There have recently been various confusing articles in the media about foreign students – or “international students”, as the current expression goes – dealing with such issues as how many of them are there in the UK? And do they go home when they have completed their studies? And should they go home when they have completed their studies?
This was the typical type of newspaper headline (from The Times): Thousands of ex-students allowed to stay each year, which has some sort of vaguely alarming quality. Another typical journalistic submission (also from The Times): Ministers are in the dark about the number of overseas students who leave the country at the end of their course after an official review concluded that estimates could be misleading, also vaguely alarming.
Alas, the media has not provided a clear and comprehensive understanding of this subject. But as the ONS (Office for National Statistics), the official State statistician, puts it: “This is a complex area…”.
We do not disagree with this, and so we have kindly decided to provide our readers with a useful grasp of this subject.
First of all, the concept of “international students” does not include students from EEA countries. Such migrants are classified as “EEA migrants” and the statistics about them are located somewhere else.
And this subject has for some years been surrounded by a debate as to whether international students should be included in the immigration statistics at all. Some people have argued that students are not permanent migrants: they just come here for a while, finish their studies, and leave. So, the argument goes, like people who come here as visitors, students should not be included in the statistics because they are only here temporarily. However, the Government has consistently rejected this argument and international students are still included in the figures.
To be fair to the Government, they do have some cogent arguments on their side. Visitors will stay in the UK for a few days, a few weeks or a few months. Students can stay in the UK for months or years, depending on what kind of course or courses they are studying. Visitors may stay in hotels whereas students need to find relatively permanent accommodation. So when the Government claims that international students put pressure on private and public services in a similar way to other types of migrant they are not entirely wrong. Perhaps this debate is not the most important part of the subject but, whatever view you take, it is worthwhile to understand the mechanical operating principles.
And international students – or some of them, at any rate – have been accused of overstaying their visas and remaining in the UK illegally. This is true in some cases, but probably in only a very small minority. (And, in any case, other types of migrant, such as visitors, are also sometimes guilty of such offences – it is not only students.)
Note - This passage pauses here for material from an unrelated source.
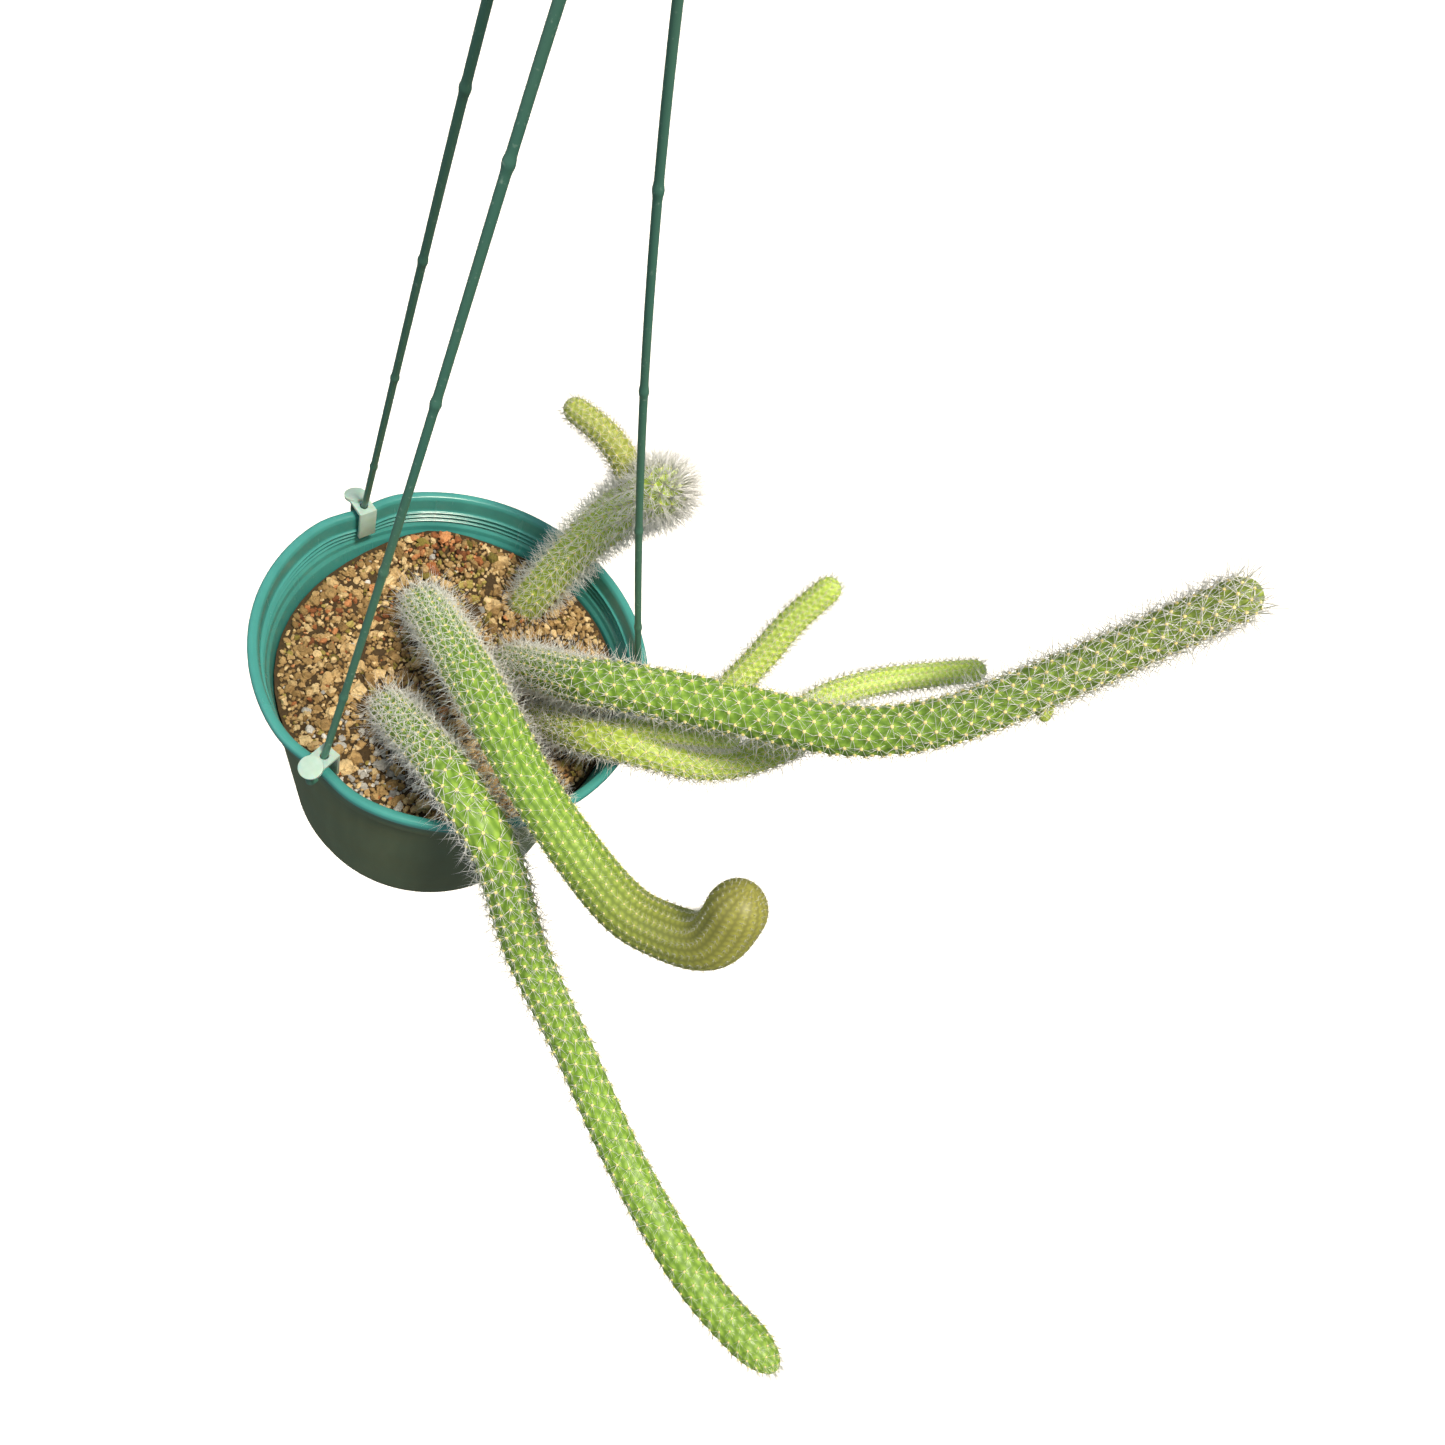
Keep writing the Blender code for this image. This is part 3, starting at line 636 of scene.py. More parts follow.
# %% The stems' paths and habits
STEMS = {
    "trailing": {
        "path": [
            (-16, -20, -42), (-6, -29, -19), (26, -50, 13), (43.3, -59.6, 19.3), (59.7, -64, 8.6),
            (87, -67.4, -46.9), (127.7, -73.6, -99.8), (173.9, -92.4, -127.2),
            (224.6, -115, -130.6), (271, -127, -126),
        ],
        "radii": (7.4, 7.6, 8.2, 8.1, 8.7, 8.6), "ending": 2.2,
        "ribs": 14, "pitch": (5.6, 5.8, 7.6, 8.2, 7.4, 4.5), "wool": (0.72, 0.72, 0.68, 0.5),
        "bumps": (0.4, 0.4, 0.4, 0.35), "groove": 0.4, "sweep": 0.5,
        "spines": (7.5, 6.0, 5.0, 4.6, 4.6, 3.6), "count": (12, 9, 7, 7, 8, 9),
        "youth_and_painted_light": (0, 0, 0, 0, 0, 0.05),
    },
    "upturned": {
        "path": [
            (-33, 26, -43), (-28, 19, -22), (-10, 3, -1), (27.5, -29.8, 30.5), (62.4, -52.1, 38.3),
            (99.9, -65.4, 36.8), (118.8, -67.4, 41.4), (132.5, -65.7, 54.2), (131.4, -56.2, 76.2),
        ],
        "radii": (8.4, 8.4, 8.8, 8.0, 8.8, 9.7),
        "ribs": 16, "pitch": (6.0, 6.0, 5.6, 4.2, 2.8, 2.0),
        "wool": (0.7, 0.7, 0.7, 0.68, 0.62, 0.56, 0.5, 0.44, 0.3, 0.12, 0.04),
        "bumps": (0.4, 0.35, 0.3, 0.25, 0.12, 0.02), "groove": 0.5, "sweep": 0.0,
        "spines": (7.5, 6.2, 5.0, 3.8, 2.2, 1.6), "count": (12, 9, 7, 6, 6, 5),
        "youth_and_painted_light": (0, 0, 0, 0, 0, 0, 0, 0.1, 0.32, 0.46, 0.5),
    },
    "upright": {
        "path": [
            (-1, 47, -41), (3, 48, -22), (11, 55, 12), (20, 58, 41), (30, 58, 64), (39.4, 55.5, 79.7),
        ],
        "radii": (7.4, 7.4, 7.6, 8.6, 9.2),
        "ribs": 13, "pitch": (5.0, 4.9, 4.6, 3.8), "wool": (0.66, 0.66, 0.5),
        "bumps": (0.4, 0.4, 0.3), "groove": 0.28, "sweep": 0.2,
        "spines": (7.4, 7.3, 7.3, 7.6, 8.4), "count": (11, 9, 9, 13, 34),
        # painted light: this stem's lime is partly its young colour and partly painted light, to brighten
        # it
        "youth_and_painted_light": (0.75, 0.85, 0.9, 0.9),
        "shoots": [(1.05, 0.68, [(24, 60, 60), (16.8, 60.4, 70), (5.2, 61, 75.1), (-10.2, 60.8, 76.6)])],
    },
    "reaching": {
        "path": [
            (9, 25, -41), (16, 21, -22), (46, 7, 18), (61.4, 5.8, 32.5), (100.5, 12.8, 51.1),
            (134.5, 18.9, 68.2), (157.5, 28.7, 89.4), (175.6, 44.5, 115.3), (191.6, 60.5, 141.3),
            (203.6, 73.5, 160.3),
        ],
        "radii": (8.0, 8.0, 8.8, 8.2, 7.1, 6.4),
        "ribs": 14, "pitch": (5.0, 5.0, 5.2, 5.4, 5.2, 4.8), "wool": (0.7, 0.72, 0.78, 0.85),
        "bumps": (0.4, 0.45, 0.45, 0.4), "groove": 0.28, "sweep": 0.1,
        "spines": (7.5, 5.8, 4.6, 4.7, 5.8, 6.4), "count": (12, 9, 6, 6, 9, 10),
        "youth_and_painted_light": (0, 0, 0, 0, 0.1, 0.25),
        "shoots": [
            (1.05, 0.92, [(92, 11, 46), (96, 27.5, 61.3), (98.2, 39.1, 75.1), (103, 51.4, 89.6)]),
            (1.0, 1.0, [(116, 15, 56), (124, 36.5, 56), (136.6, 53.2, 58.5), (151.3, 65.6, 63.8),
                        (166, 76, 70)]),
            (0.45, 0.8, [(176, 43, 112), (180, 35, 106)]),
        ],
    },
    "tucked": {
        "path": [
            (31, 12, -41), (37, 8, -25), (57, -3, 3), (70, -2, 11), (84.4, 3.8, 11.5),
            (100.6, 13.5, 8.3), (115, 27, 11), (129, 46, 19),
        ],
        "radii": (6.6, 6.5, 6.3),
        "ribs": 14, "pitch": (4.8, 4.6, 3.8), "wool": (0.55, 0.5),
        "bumps": (0.4, 0.35), "groove": 0.28, "sweep": 0.1,
        # painted light: this stem's lime is partly its young colour and partly painted light, to brighten
        # it
        "spines": (6.4, 5.2, 4.8), "count": (10, 7, 7), "youth_and_painted_light": (0.7, 0.85, 0.85),
        "shoots": [(0.8, 0.9, [(58, -3, 3), (70, 4, 13), (86, 9, 22), (98, 13, 27), (107, 17, 31)])],
    },
}
SHOOT = {
    "radii": (5.0, 4.8, 4.2), "ribs": 12, "pitch": (2.9, 2.8, 2.2), "wool": (0.4, 0.38, 0.3),
    "bumps": (0.25, 0.25, 0.15), "groove": 0.28, "sweep": 0.3,
    "spines": (4.0, 3.8, 3.0), "count": (9, 9, 9),
}
ROUND_END = 1.15
TWIST = math.radians(0.22)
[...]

But the overarching point about this debate – and this is something that the media does not typically explore in any depth – is that the immigration rules have been specifically constructed by the Home Office to enable students to remain in the UK after they have graduated and take employment as skilled workers. Tier 4 Students who have graduated and who have been offered a suitable skilled job by a UK employer/sponsor may be able to acquire a Tier 2 Work Permit visa and potentially, after the requisite visa period, settlement.
Furthermore, the immigration rules allow international students (and indeed migrants in most other immigration categories) to switch to family visas in the UK. If you come to the UK as a student and fall in love you are able to apply for a family visa on the basis of marriage, civil partnership or unmarried partnership. Again, these routes provide the possibility of settlement after the requisite number of years.
Due to the vagaries of the British legal system the immigration rules – not being “proper legislation” – can be changed by the Home Office extremely easily and without notice. We must take it therefore that the immigration rules are exactly as the Home Office wants them to be. Students, and everybody else for that matter, can legitimately take advantage of the rules as their circumstances permit.
It is evidently the case – and as officially declared by the UK Statistics Authority, a State statistics “watchdog” – that the statistics about international students have not been done properly and they are not sufficiently reliable. It rather looks as though the ONS’s statistical methods do not deal accurately enough with students changing their visa status to some other visa status.
But the vaguely-implied idea that international students are generally acting somehow incorrectly does not hold water. Students, like others, are entitled to come to the UK and try and build a future according to the Home Office’s rules. And, to use the sort of vocabulary sometimes used by Government Ministers, international students are “good quality” migrants.